예제 #1
0
    def get_action_dist(action_space: gym.Space,
                        config: ModelConfigDict,
                        dist_type: Optional[Union[
                            str, Type[ActionDistribution]]] = None,
                        framework: str = "tf",
                        **kwargs) -> (type, int):
        """Returns a distribution class and size for the given action space.

        Args:
            action_space (Space): Action space of the target gym env.
            config (Optional[dict]): Optional model config.
            dist_type (Optional[Union[str, Type[ActionDistribution]]]):
                Identifier of the action distribution (str) interpreted as a
                hint or the actual ActionDistribution class to use.
            framework (str): One of "tf2", "tf", "tfe", "torch", or "jax".
            kwargs (dict): Optional kwargs to pass on to the Distribution's
                constructor.

        Returns:
            Tuple:
                - dist_class (ActionDistribution): Python class of the
                    distribution.
                - dist_dim (int): The size of the input vector to the
                    distribution.
        """

        dist_cls = None
        config = config or MODEL_DEFAULTS
        # Custom distribution given.
        if config.get("custom_action_dist"):
            custom_action_config = config.copy()
            action_dist_name = custom_action_config.pop("custom_action_dist")
            logger.debug(
                "Using custom action distribution {}".format(action_dist_name))
            dist_cls = _global_registry.get(RLLIB_ACTION_DIST,
                                            action_dist_name)
            return ModelCatalog._get_multi_action_distribution(
                dist_cls, action_space, custom_action_config, framework)

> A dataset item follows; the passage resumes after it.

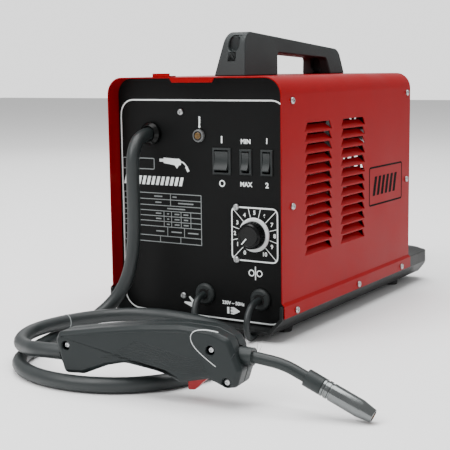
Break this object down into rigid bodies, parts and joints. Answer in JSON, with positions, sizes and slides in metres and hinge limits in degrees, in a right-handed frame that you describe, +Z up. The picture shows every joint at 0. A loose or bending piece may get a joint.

        # Dist_type is given directly as a class.
        elif (type(dist_type) is type
              and issubclass(dist_type, ActionDistribution) and dist_type
              not in (MultiActionDistribution, TorchMultiActionDistribution)):
            dist_cls = dist_type
        # Box space -> DiagGaussian OR Deterministic.
        elif isinstance(action_space, Box):
            if action_space.dtype.name.startswith("int"):
                low_ = np.min(action_space.low)
                high_ = np.max(action_space.high)
                dist_cls = (TorchMultiCategorical
                            if framework == "torch" else MultiCategorical)
                num_cats = int(np.product(action_space.shape))
                return (
                    partial(
                        dist_cls,
                        input_lens=[high_ - low_ + 1 for _ in range(num_cats)],
                        action_space=action_space,
                    ),
                    num_cats * (high_ - low_ + 1),
                )
            else:
                if len(action_space.shape) > 1:
                    raise UnsupportedSpaceException(
                        "Action space has multiple dimensions "
                        "{}. ".format(action_space.shape) +
                        "Consider reshaping this into a single dimension, "
                        "using a custom action distribution, "
                        "using a Tuple action space, or the multi-agent API.")
                # TODO(sven): Check for bounds and return SquashedNormal, etc..
                if dist_type is None:
                    return (
                        partial(
                            TorchDiagGaussian
                            if framework == "torch" else DiagGaussian,
                            action_space=action_space,
                        ),
                        DiagGaussian.required_model_output_shape(
                            action_space, config),
                    )
                elif dist_type == "deterministic":
                    dist_cls = (TorchDeterministic
                                if framework == "torch" else Deterministic)
        # Discrete Space -> Categorical.
        elif isinstance(action_space, Discrete):
            dist_cls = (TorchCategorical if framework == "torch" else
                        JAXCategorical if framework == "jax" else Categorical)
        # Tuple/Dict Spaces -> MultiAction.
        elif (dist_type in (
                MultiActionDistribution,
                TorchMultiActionDistribution,
        ) or isinstance(action_space, (Tuple, Dict))):
            return ModelCatalog._get_multi_action_distribution(
                (MultiActionDistribution
                 if framework == "tf" else TorchMultiActionDistribution),
                action_space,
                config,
                framework,
            )
        # Simplex -> Dirichlet.
        elif isinstance(action_space, Simplex):
            if framework == "torch":
                # TODO(sven): implement
                raise NotImplementedError(
                    "Simplex action spaces not supported for torch.")
            dist_cls = Dirichlet
        # MultiDiscrete -> MultiCategorical.
        elif isinstance(action_space, MultiDiscrete):
            dist_cls = (TorchMultiCategorical
                        if framework == "torch" else MultiCategorical)
            return partial(dist_cls, input_lens=action_space.nvec), int(
                sum(action_space.nvec))
        # Unknown type -> Error.
        else:
            raise NotImplementedError("Unsupported args: {} {}".format(
                action_space, dist_type))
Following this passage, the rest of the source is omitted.